That 41 heads of state and government from 54 countries in Africa were present at the India-Africa Forum Summit in New Delhi, itself demonstrates the importance both sides attach to mutual ties. The summit, which concluded on Thursday, was the largest gathering of foreign dignitaries in New Delhi since the 1983 Non-Aligned Summit.
The message was not lost on anyone: India wants to energise its relations with the continent with which it had strong political ties in the first three decades after Independence. But India lost some momentum in building a stronger partnership with African countries since the 1990s as the country recalibrated its foreign and economic policies.
The idea of the India-Africa summit was first mooted to arrest this slide and reboot the relationship.

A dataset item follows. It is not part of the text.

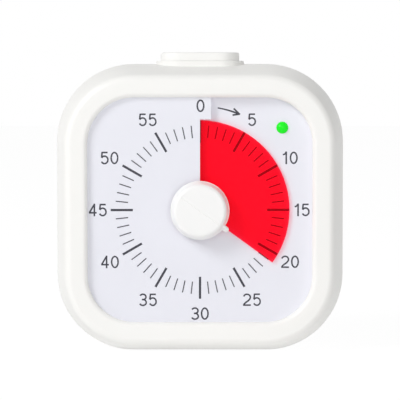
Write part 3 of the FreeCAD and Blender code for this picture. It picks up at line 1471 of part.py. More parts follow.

While the previous two gatherings — the 2008 New Delhi and 2011 Addis Ababa summits — were significant, this week’s meet takes relations to a higher level with a demonstrated resolve and a clearly laid-down road map.
India has offered a new line of credit worth $10 billion to strengthen economic cooperation and called for a unified stance for the reform of the UN Security Council.
Africa is an important trade partner for India. Indian energy companies have assets in African countries, and New Delhi exports consumer and capital goods and medicines to the continent. India-Africa trade was worth almost $70 billion in 2014-15, and Indian companies invested some $30-35 billion in the continent over the past decade.
While trade has improved in these ten years, it is still much less than Africa’s trade with China, which was $200 billion in 2014-15. Besides, China has invested more than $180 billion in Sub-Saharan Africa alone in areas ranging from energy to infrastructure during the period 2005-2015.
India may not have the resources to beat the level of Chinese investments, but it can certainly do a lot more with proper policy approaches, faster project execution and improved bilateral relations. Prime Minister Narendra Modi’s announcement of the $10 billion concessional credit is a right step in this direction. Second, there’s a convergence of interest for reforming the Security Council.
India’s claim is that as the second most populated country and the largest democracy in the world, it deserves a permanent seat in a reformed Security Council. The Prime Minister has also noted that Africa, with more than a quarter of the members of the UN, is not represented in the powerful UN body.
Against this background, it is imperative for both sides to speak in “one voice” for Security Council reforms. Third, stronger ties with Africa fit into India’s traditional foreign policy milieu. The goodwill India enjoys in the continent is a result of the principled anti-colonial positions the country took in the post-Independence era. India should cash in on that goodwill to build a stronger economic and political partnership with Africa in the new century.